WHAT YOU WILL DO:
Locate every line in the records below that contains the word "with", and copy each one.
## Begin EXTRACTED RECORDS
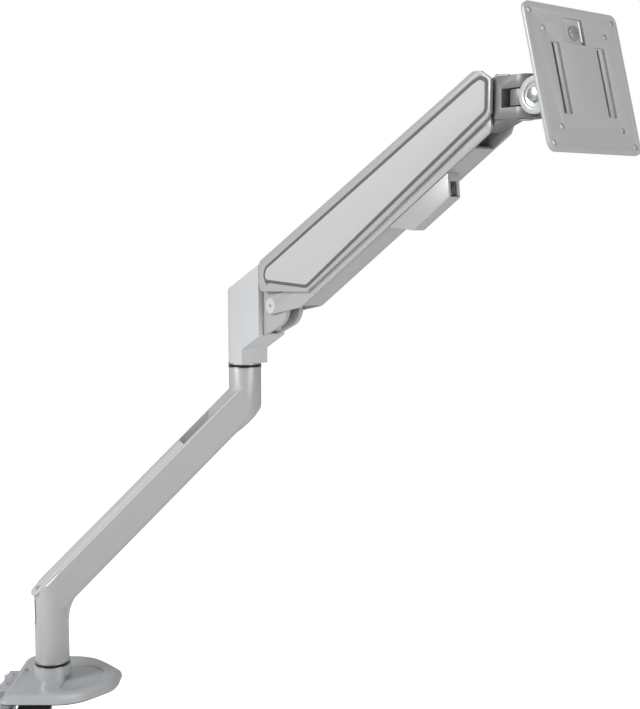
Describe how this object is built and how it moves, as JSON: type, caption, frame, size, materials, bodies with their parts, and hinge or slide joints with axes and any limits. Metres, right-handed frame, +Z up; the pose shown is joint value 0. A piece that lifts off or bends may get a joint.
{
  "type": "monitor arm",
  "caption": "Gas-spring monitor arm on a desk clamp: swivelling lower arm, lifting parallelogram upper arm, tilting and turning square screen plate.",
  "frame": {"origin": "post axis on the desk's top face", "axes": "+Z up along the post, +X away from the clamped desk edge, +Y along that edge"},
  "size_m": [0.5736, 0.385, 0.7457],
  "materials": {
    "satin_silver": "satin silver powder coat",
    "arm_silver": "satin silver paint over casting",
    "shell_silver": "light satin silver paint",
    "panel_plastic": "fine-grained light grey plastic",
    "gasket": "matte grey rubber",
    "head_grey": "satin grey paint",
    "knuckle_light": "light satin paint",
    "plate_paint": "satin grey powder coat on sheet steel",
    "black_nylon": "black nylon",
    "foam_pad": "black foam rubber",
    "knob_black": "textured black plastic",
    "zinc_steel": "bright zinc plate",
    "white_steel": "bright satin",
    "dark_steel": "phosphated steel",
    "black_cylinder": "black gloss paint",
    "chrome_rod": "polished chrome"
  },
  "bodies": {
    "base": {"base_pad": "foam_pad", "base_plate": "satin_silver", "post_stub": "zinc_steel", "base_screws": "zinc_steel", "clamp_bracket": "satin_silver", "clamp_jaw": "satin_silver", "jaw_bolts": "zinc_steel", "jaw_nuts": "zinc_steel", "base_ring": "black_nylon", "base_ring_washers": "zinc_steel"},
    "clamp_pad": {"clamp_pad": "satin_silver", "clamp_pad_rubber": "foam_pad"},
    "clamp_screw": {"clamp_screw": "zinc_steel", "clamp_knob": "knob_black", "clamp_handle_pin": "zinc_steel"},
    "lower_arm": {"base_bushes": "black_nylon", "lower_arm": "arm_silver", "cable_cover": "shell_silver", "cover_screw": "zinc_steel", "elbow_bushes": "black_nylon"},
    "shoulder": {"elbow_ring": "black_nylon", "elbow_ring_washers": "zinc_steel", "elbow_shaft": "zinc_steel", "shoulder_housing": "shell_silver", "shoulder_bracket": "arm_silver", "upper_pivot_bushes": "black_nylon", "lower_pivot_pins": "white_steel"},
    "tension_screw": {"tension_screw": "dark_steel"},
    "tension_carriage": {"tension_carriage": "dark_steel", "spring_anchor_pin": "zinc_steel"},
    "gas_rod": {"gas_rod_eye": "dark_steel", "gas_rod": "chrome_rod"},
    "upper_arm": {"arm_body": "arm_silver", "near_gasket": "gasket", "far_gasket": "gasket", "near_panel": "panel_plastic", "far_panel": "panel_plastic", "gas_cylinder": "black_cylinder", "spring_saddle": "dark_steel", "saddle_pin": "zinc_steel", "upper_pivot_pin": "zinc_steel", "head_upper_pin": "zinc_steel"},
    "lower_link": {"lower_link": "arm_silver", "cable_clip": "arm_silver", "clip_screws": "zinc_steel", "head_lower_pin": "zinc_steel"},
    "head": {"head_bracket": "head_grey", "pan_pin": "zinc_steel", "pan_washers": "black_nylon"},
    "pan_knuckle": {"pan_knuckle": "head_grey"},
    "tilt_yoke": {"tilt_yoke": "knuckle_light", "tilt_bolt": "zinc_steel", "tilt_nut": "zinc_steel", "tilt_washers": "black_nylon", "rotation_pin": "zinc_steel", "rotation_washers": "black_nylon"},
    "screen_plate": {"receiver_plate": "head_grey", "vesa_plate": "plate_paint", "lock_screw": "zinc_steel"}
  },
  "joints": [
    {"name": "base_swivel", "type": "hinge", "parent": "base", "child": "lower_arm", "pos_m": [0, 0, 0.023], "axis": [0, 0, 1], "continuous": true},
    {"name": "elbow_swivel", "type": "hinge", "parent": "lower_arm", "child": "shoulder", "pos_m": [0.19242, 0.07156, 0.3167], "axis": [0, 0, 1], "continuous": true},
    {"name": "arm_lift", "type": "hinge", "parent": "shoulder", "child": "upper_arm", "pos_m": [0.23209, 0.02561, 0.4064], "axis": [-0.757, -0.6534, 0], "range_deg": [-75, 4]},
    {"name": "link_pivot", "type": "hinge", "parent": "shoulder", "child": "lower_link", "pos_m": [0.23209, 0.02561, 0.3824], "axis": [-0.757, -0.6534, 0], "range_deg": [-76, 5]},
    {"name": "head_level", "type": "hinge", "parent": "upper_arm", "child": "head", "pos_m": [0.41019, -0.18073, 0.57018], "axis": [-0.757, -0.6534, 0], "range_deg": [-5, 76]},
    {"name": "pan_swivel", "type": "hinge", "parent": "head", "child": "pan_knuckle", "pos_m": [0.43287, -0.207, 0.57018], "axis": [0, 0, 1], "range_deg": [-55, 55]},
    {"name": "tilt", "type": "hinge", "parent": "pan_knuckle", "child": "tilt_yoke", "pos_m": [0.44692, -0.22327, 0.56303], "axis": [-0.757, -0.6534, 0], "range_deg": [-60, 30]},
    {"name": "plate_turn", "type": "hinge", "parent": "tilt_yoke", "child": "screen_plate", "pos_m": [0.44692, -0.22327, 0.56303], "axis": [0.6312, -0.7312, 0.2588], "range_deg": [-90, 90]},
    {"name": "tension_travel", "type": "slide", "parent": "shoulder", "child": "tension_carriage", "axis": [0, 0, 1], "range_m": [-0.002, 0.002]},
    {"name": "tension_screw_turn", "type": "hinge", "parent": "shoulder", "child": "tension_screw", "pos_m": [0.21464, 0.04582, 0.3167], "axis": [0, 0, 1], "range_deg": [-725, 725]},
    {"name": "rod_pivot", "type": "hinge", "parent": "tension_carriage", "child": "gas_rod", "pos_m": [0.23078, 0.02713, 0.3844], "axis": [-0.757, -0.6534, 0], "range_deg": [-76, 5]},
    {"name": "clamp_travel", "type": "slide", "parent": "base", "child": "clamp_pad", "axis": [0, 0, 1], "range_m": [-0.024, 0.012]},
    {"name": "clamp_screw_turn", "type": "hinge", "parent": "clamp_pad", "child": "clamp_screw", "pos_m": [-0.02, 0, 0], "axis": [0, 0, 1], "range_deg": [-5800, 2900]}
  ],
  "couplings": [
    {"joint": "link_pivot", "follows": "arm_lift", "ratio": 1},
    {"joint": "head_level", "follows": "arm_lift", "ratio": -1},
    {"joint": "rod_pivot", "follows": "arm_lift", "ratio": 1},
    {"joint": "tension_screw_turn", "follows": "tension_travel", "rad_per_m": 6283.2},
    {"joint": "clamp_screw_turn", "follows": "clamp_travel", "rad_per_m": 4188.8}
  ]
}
## End EXTRACTED RECORDS
## Begin EXTRACTED RECORDS
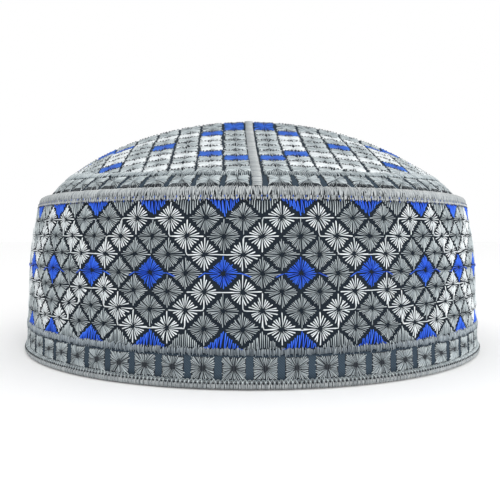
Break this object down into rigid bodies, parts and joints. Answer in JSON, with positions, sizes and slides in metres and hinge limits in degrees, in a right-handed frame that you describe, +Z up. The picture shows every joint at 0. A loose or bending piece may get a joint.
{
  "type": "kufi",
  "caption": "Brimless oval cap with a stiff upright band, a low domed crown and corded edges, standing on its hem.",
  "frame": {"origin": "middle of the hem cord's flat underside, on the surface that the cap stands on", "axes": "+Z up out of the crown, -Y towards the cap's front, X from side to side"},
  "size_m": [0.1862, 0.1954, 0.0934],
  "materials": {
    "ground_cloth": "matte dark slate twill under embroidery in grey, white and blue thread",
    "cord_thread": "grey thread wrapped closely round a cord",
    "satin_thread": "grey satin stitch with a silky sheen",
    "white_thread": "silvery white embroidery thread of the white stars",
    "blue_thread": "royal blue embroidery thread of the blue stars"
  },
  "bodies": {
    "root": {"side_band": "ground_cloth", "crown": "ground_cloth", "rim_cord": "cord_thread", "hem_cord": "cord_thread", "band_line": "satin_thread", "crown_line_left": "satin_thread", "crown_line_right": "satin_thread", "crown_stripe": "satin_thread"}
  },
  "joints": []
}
## End EXTRACTED RECORDS
## Begin EXTRACTED RECORDS
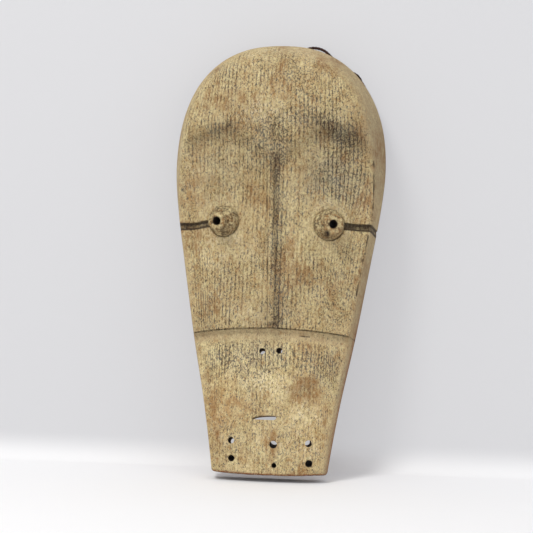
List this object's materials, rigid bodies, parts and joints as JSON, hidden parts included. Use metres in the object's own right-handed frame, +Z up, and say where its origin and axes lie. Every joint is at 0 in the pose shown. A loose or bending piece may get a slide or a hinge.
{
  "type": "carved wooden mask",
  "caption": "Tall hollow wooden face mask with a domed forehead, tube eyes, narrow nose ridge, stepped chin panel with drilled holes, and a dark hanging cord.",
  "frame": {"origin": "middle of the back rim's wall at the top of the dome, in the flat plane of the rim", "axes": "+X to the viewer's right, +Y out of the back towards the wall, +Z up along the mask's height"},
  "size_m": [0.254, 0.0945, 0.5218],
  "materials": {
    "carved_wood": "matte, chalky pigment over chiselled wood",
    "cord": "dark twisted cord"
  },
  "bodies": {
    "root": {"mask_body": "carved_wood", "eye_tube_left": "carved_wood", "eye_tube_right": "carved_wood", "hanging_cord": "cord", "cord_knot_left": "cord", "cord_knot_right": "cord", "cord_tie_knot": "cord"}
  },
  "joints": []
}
## End EXTRACTED RECORDS
COMPLETE OUTPUT:
Describe how this object is built and how it moves, as JSON: type, caption, frame, size, materials, bodies with their parts, and hinge or slide joints with axes and any limits. Metres, right-handed frame, +Z up; the pose shown is joint value 0. A piece that lifts off or bends may get a joint.
Break this object down into rigid bodies, parts and joints. Answer in JSON, with positions, sizes and slides in metres and hinge limits in degrees, in a right-handed frame that you describe, +Z up. The picture shows every joint at 0. A loose or bending piece may get a joint.
  "caption": "Brimless oval cap with a stiff upright band, a low domed crown and corded edges, standing on its hem.",
    "satin_thread": "grey satin stitch with a silky sheen",
  "caption": "Tall hollow wooden face mask with a domed forehead, tube eyes, narrow nose ridge, stepped chin panel with drilled holes, and a dark hanging cord.",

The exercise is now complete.